The true fans have come because they feel an untainted connection to the band. They will support the band for years to come. The folks who buy your single off iTunes because they heard your song on a commercial are virtually meaningless in comparison. Thinking financially of the lifetime value (LTV) of each:
  • True fan: Buys 3 albums (3 x $10), 1 vinyl ($15), tickets to 5 shows (5 x $20), and 2 t-shirts (2 x $15). Also, they inspire 3 other fans, who might spend half that on average. Total LTV = $437.50
  • Single purchaser: Buys one single on iTunes ($.99), likes it enough to buy the whole album (rarely happens -- perhaps 1 in 20 at best). Total LTV = $9.99
Obviously nearly every artist is going to have some of each. Exposure is not necessarily a bad thing, in fact it might help create more true fans. However, your time is much better spent targeting the true fans than worrying about a sheer number of ears you can get your music in. True fans enable reverberation for years to come.

For more on how targeting true fans can benefit the bottom line more than mass exposure (and some great examples), I highly recommend Ian Rogers's recent keynote speech from the GRAMMY Northwest MusicTech Summit.

5 comments:

Patrick said...

good points, ty. I have a lot I wanna say on this topic because I feel like Ive rode the fence on this topic. it was easy to be a "grass is always greener"-type of dude and hope for the other situation, rather than the one we were in.

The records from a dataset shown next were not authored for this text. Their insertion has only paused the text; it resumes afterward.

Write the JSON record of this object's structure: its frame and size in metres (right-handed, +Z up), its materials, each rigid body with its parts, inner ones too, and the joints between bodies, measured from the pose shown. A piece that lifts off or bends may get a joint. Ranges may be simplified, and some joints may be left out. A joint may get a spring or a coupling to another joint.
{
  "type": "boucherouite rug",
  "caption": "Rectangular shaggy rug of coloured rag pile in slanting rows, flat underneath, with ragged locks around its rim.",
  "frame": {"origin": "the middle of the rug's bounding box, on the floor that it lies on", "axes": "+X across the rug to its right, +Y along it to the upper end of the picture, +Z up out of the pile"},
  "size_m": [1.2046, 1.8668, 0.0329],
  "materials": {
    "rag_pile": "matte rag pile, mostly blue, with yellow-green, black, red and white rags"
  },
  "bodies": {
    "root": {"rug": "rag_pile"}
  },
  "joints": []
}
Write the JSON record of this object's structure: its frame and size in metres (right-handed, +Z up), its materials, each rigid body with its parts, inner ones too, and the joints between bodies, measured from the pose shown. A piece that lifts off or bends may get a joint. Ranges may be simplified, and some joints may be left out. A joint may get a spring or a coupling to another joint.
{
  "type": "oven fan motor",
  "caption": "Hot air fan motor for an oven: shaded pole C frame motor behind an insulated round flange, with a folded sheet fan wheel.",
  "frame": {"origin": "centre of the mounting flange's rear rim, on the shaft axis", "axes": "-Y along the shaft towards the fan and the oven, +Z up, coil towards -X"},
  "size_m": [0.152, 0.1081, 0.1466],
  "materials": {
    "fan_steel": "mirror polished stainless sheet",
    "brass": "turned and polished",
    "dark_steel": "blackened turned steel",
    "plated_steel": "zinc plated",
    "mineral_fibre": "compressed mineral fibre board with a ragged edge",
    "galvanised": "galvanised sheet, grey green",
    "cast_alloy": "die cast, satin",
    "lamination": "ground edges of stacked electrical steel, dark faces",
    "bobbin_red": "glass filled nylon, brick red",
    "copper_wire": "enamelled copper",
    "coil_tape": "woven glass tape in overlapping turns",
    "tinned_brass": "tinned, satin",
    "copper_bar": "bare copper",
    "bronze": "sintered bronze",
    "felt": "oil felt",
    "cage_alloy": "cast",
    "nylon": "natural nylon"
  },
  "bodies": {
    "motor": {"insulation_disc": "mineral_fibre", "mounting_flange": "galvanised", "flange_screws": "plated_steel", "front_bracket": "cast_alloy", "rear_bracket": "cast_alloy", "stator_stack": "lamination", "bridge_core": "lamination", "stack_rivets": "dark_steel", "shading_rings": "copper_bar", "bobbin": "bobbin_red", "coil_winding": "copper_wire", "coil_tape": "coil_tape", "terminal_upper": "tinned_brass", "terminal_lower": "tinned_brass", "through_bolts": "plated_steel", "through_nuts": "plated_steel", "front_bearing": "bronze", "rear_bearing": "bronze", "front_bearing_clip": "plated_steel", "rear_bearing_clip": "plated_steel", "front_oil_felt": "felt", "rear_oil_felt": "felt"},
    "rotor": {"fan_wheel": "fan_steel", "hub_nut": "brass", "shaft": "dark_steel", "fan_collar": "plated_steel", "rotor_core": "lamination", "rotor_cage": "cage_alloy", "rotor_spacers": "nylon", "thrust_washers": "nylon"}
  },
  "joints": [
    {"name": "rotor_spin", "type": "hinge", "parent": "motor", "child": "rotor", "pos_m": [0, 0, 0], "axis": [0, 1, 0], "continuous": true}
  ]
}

but anyhow, just wanted to give ya a virtual hi-five for bringing up a very interesting topic, and bringin some great points up.

in other news, we will definitely have to meet up sometime when we are both on the west side.

Ty White said...

thanks patrick! no question it takes a lot of hard work and dedication, and of course shoestring budgets. i have a ton of respect and admiration for folks who do what they can to get by so they can make music. mad respect.
this post is really intended as more of a reality check for those solely making music to get rich quickly and be rock stars -- it's possible, but now more than ever it's likely that your efforts will leave you as a flash-in-the-pan at best. focusing on building a meaningful fanbase organically (with some nudges here and there, of course) will give you a much better chance of making a living long-term as a musician.
i know all the tools aren't there yet, but that's why i'm excited to work at topspin. we aren't the only ones in the game, but i'm excited we're a part of the revolution that's making it possible for more artists to make a living.
if limbeck can make music and tour for as long as you want (and as much as your wife will let you :) ), we've done our job and you've certainly done yours.
definitely hit me up when your in town!

Gary said...

Wow Ty. Great piece! Really really cool. Keep up the good work... I say this selfishly. The more good people like you focus this specialized knowledge, the more attention I can place on the making of music that needs... attention to be made. You dig!

"Don't play what's there, play what's not there."
-Miles

Jed said...

Nice post, Ty.
I'm interested in your next post, too, which will surely be about "how to convey the interesting Story of your band/brand". The music pulls people in, but the backstory (how the band formed, where they're from, what they care about) must be really influential in creating a "true fan" willing to buy t-shirts, etc. How do you teach bands how to tell their story effectively?